The Vienna Convention on Consular Relations (VCCR) is a multilateral agreement codifying consular practices originally governed by customary practice and bilateral agreements between States. Pursuant to Article 36 of the VCCR, when a foreign national of a signatory State is arrested or otherwise detained, appropriate authorities within the receiving signatory State must inform him "without delay" of his right to have his consulate notified. Nevertheless, foreign nationals detained by U.S. state and local authorities are not always provided with requisite consular information.

Until March 2005, the United States was also party to the VCCR's Optional Protocol Concerning the Compulsory Settlement of Disputes. Parties to the Optional Protocol agree to accept the jurisdiction of the International Court of Justice (ICJ) to resolve disputes arising between nations with respect to the VCCR. Prior to U.S. withdrawal from the Optional Protocol, the ICJ ruled in the LaGrand Case (Federal Republic of Germany v. United States) and the Case Concerning Avena and Other Mexican Nationals (Mexico v. United States of America) that Article 36 confers an individually-enforceable right to consular notification. Further, the ICJ concluded that procedural default rules should not, at least in certain circumstances, bar the raising of Article 36 claims by foreign nationals who were not provided with requisite consular information and were subsequently convicted in criminal proceedings.

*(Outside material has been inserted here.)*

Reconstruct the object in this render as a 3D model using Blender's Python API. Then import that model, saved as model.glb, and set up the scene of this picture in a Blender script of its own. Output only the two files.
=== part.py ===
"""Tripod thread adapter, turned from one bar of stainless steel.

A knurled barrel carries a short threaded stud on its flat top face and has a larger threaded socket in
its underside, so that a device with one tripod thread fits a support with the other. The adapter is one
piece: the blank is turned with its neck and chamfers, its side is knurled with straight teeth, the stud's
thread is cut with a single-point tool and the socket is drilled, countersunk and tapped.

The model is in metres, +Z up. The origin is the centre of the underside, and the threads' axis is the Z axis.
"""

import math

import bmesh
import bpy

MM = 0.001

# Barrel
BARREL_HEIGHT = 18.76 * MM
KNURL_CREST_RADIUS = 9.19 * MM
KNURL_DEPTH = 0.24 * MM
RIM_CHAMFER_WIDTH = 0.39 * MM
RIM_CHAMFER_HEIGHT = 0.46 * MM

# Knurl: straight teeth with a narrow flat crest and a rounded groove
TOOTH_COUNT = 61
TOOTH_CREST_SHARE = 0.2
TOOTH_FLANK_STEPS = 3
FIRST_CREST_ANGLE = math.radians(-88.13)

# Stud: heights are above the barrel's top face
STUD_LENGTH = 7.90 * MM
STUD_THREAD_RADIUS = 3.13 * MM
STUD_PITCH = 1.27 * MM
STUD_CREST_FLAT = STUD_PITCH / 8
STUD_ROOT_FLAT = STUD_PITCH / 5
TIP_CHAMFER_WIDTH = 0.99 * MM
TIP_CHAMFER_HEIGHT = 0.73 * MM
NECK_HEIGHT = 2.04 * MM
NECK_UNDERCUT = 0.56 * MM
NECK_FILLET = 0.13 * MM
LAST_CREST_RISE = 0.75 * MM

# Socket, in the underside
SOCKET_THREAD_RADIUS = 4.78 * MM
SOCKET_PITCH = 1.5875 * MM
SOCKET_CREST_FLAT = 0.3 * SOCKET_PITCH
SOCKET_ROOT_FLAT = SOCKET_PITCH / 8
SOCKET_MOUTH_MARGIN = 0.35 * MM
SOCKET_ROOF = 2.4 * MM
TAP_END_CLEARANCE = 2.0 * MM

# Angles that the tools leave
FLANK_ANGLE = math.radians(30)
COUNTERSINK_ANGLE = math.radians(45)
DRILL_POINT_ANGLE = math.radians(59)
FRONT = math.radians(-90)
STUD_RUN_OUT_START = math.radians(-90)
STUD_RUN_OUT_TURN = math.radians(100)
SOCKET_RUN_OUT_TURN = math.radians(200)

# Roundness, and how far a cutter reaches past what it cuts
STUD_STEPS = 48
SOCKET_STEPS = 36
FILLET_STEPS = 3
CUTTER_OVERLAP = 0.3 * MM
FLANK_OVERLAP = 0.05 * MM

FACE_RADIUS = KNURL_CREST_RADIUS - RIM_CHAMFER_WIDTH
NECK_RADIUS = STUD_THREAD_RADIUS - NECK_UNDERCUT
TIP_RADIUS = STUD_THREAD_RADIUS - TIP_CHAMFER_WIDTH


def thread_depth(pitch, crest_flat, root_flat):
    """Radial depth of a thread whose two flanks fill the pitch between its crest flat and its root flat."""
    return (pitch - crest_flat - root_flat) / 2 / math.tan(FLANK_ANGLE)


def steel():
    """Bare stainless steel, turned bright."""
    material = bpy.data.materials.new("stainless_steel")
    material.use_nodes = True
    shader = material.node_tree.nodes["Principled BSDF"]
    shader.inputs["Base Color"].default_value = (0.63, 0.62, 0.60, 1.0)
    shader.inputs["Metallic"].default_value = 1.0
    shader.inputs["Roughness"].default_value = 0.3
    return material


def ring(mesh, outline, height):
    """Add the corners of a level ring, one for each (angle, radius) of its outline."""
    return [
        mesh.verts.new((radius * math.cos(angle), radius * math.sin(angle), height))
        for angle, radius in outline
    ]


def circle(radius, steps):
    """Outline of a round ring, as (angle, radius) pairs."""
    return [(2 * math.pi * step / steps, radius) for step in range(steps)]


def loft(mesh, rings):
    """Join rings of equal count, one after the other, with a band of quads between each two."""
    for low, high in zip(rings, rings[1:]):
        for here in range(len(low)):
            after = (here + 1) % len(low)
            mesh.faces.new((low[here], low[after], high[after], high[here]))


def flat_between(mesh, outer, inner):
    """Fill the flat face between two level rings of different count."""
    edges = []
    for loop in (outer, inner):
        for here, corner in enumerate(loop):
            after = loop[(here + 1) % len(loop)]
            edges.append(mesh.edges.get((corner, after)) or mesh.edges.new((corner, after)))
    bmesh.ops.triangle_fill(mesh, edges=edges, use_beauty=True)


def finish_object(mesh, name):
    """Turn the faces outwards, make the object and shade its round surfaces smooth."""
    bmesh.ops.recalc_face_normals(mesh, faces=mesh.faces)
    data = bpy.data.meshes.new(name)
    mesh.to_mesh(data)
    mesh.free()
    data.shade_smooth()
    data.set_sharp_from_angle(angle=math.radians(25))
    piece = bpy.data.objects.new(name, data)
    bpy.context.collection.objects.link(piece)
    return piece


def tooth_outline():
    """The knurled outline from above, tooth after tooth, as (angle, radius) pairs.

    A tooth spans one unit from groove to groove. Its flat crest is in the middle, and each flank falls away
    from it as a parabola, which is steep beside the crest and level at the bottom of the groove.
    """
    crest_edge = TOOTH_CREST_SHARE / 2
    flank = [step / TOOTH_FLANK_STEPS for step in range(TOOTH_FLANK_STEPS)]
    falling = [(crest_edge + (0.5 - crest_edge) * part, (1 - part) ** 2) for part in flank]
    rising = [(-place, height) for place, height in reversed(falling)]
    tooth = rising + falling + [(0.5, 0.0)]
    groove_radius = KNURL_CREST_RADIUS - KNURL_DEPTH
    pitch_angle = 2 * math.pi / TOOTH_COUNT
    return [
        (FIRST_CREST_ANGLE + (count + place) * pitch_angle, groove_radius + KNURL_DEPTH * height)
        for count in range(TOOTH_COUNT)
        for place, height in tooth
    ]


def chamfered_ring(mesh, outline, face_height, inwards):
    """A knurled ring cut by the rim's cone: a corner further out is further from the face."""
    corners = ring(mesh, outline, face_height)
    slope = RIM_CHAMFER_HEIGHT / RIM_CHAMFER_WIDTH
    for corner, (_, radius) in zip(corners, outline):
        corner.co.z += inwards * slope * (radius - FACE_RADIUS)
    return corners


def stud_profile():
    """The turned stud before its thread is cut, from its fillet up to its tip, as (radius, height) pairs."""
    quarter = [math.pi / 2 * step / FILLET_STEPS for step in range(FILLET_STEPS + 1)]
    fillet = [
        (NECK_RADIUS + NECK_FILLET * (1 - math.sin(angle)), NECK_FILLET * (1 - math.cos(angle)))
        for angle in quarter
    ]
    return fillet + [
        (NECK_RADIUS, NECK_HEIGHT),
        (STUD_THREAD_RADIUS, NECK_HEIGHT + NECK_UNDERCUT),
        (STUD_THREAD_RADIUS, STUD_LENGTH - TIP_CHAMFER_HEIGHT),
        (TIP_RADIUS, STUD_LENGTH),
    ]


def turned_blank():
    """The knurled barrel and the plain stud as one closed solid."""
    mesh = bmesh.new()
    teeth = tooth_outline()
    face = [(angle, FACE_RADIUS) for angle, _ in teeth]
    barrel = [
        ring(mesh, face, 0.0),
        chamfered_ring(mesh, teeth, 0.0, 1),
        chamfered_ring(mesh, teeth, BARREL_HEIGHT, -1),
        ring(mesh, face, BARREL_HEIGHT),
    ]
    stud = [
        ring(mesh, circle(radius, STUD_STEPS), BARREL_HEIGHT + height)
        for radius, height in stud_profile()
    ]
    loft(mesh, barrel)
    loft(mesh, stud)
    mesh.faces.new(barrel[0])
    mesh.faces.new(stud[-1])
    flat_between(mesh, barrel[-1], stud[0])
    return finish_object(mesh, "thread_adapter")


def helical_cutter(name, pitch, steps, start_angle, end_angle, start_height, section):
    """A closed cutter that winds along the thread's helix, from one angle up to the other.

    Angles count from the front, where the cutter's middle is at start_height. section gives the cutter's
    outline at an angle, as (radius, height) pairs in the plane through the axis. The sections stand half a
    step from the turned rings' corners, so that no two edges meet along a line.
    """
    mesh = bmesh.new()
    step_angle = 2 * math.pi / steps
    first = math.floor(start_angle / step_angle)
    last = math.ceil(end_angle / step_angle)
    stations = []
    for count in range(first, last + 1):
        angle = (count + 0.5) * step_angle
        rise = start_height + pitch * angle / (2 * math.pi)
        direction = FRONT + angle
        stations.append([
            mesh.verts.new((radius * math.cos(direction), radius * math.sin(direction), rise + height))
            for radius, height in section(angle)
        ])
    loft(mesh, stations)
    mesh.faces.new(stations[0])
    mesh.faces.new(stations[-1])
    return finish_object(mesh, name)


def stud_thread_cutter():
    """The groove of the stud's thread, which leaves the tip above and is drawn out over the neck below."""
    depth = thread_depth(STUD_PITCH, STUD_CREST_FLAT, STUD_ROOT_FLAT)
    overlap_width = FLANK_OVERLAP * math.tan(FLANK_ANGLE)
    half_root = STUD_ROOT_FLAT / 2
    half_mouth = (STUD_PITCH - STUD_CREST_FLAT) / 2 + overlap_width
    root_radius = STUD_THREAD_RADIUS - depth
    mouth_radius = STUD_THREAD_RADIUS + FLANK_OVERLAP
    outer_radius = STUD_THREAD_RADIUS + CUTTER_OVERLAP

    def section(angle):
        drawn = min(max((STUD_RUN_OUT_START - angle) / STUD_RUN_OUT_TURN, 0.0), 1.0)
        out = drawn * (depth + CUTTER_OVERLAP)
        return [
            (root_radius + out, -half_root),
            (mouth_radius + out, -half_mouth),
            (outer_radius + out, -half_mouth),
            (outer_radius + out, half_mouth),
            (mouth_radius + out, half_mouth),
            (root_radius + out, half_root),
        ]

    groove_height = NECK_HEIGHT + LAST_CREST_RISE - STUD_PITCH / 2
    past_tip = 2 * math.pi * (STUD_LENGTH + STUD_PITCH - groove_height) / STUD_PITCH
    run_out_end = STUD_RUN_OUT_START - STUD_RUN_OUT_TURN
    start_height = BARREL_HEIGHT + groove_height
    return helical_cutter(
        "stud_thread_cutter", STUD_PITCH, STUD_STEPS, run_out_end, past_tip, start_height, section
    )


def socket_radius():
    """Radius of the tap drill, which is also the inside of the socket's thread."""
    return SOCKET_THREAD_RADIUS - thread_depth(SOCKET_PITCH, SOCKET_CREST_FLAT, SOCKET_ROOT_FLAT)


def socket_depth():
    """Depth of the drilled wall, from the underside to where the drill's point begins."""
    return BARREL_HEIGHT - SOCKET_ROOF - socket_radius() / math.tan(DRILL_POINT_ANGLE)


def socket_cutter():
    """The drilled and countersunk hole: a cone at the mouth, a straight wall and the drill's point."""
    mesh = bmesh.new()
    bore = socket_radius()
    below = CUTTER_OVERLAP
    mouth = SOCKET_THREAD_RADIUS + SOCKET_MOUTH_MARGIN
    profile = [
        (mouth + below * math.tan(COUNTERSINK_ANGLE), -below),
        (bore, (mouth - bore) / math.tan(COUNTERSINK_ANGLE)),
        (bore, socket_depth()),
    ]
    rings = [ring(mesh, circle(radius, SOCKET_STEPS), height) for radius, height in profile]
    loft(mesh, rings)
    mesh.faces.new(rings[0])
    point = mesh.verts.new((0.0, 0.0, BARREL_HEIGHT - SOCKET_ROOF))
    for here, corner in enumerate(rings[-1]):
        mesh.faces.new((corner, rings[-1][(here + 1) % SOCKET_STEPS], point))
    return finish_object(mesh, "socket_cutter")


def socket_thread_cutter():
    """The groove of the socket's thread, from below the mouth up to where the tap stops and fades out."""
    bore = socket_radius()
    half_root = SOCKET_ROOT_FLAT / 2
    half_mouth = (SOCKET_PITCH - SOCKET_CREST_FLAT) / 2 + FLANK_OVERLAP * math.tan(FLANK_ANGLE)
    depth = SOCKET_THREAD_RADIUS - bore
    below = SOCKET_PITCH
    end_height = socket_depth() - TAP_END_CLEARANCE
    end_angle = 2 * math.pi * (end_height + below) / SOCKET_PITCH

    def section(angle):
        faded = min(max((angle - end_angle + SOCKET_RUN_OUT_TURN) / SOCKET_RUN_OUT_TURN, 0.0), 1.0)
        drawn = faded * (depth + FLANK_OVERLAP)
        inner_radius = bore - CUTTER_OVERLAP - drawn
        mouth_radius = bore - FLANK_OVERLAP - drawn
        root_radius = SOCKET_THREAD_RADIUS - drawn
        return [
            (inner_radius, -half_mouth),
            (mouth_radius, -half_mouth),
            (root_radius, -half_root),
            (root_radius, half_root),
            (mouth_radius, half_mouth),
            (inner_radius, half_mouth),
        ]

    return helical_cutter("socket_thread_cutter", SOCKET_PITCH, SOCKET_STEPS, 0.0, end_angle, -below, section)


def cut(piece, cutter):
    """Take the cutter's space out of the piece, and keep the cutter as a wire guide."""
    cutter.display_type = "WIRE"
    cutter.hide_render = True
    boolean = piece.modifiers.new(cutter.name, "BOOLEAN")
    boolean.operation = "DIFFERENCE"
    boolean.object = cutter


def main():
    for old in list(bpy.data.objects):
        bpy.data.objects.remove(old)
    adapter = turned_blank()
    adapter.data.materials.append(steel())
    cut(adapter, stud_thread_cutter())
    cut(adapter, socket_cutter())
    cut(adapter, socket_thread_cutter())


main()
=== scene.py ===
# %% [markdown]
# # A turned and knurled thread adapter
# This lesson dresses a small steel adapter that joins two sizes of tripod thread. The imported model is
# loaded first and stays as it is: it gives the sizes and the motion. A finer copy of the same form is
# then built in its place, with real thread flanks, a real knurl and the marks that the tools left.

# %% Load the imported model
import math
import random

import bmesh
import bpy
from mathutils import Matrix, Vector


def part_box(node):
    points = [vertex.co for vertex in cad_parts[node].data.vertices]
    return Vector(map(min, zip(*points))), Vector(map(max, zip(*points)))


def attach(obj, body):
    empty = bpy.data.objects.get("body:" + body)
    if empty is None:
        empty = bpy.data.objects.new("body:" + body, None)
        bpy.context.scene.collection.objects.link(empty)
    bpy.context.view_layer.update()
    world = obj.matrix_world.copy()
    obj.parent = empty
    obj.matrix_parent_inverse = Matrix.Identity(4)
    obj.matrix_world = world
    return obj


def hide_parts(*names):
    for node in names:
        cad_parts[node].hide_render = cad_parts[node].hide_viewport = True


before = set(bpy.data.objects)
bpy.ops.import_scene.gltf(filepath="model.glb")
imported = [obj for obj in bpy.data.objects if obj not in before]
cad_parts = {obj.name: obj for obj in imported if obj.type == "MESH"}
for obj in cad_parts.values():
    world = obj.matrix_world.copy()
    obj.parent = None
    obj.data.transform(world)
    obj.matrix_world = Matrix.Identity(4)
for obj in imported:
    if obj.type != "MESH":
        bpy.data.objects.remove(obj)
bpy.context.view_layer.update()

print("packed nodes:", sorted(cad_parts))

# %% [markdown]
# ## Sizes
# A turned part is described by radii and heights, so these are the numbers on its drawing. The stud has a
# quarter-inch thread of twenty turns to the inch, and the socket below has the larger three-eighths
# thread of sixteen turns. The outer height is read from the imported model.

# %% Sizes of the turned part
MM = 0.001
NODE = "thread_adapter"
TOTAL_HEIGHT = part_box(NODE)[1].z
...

In the consolidated cases of Moises Sanchez-Llamas v. Oregon and Bustillo v. Johnson, decided on June 28, 2006, the Supreme Court considered arguments as to what judicial remedy, if any, is available to foreign nationals in U.S. criminal proceedings who are not provided requisite consular information. By a vote of 5-3 the Court held that (1) suppression of evidence in a criminal proceeding is never an appropriate remedy for an Article 36 violation; and (2) federal and state procedural default rules prevent the raising of Article 36 claims that were not made on a timely basis. Although the Court considered the ICJ's interpretation of Article 36 as deserving respectful consideration, it did not deem it to be legally binding or necessarily persuasive. The Court did not determine whether Article 36 creates an individually-enforceable right. Nor did the Court assess the legal implications of the President's 2005 memorandum instructing state courts to give effect to the ICJ's decision in Avena with respect to the 51 Mexican nationals at issue in that case.